According to Platts, following the meeting Shell confirmed that it was a member of the Advisory Task Force of the Iran-Oman gas pipeline project, but declined to go into details, citing confidentiality.
IRNA reported that the meeting examined various scenarios to include Shell, Total and Kogas in the subsea pipeline project. It also reported that the meeting did produce the desired results and that negotiations will continue.
In February this year Oman and Iran signed a new agreement that extends the previous deal and agreed to change the route of the pipeline to avoid waters controlled by the UAE. Present at the meeting were also representatives from Shell, Total, Kogas, Mitsui, and German utility Uniper.
The pipeline will be 260 km long and is expected to be completed two years after start of construction at an estimated cost of $1.2bn. The chosen route circumvents any maritime borders and would not require permission from its neighbour, UAE. Iran and Oman are also considering plans to increase gas supply capacity of the pipeline from 10bn m³/y to 15bn m³/y.
Interestingly, Total, a key participant to this meeting and an Oman LNG shareholder, signed a deal early July to develop Phase 11 of Iran’s South Pars with production capacity of 20bn m³/yr gas by 2021.

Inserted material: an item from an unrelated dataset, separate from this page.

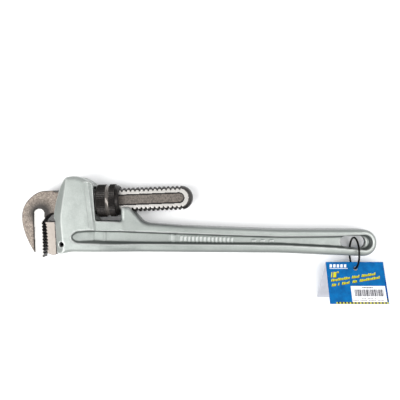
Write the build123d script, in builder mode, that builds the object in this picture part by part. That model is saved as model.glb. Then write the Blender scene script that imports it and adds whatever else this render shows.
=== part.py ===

Iran and Oman agreed to push ahead with the development of the subsea gas pipeline by 2020. Iran is very keen on this, given the critical importance of LNG to its overall export strategy in the next few years and the rising importance of LNG to the global gas market. Oman is also very keen because of increasing domestic gas demand. In fact, Oman announced late last year that, without new gas, at the latest by 2024, it may have to divert all of the natural gas that it is currently exporting to satisfy this domestic demand.
However, even though Iran said it expects to finalize talks in early March, no further progress has been reported yet. The current spat between Saudi Arabia and Qatar, partly as a result of Iran, and its impact on the region could be a factor in this.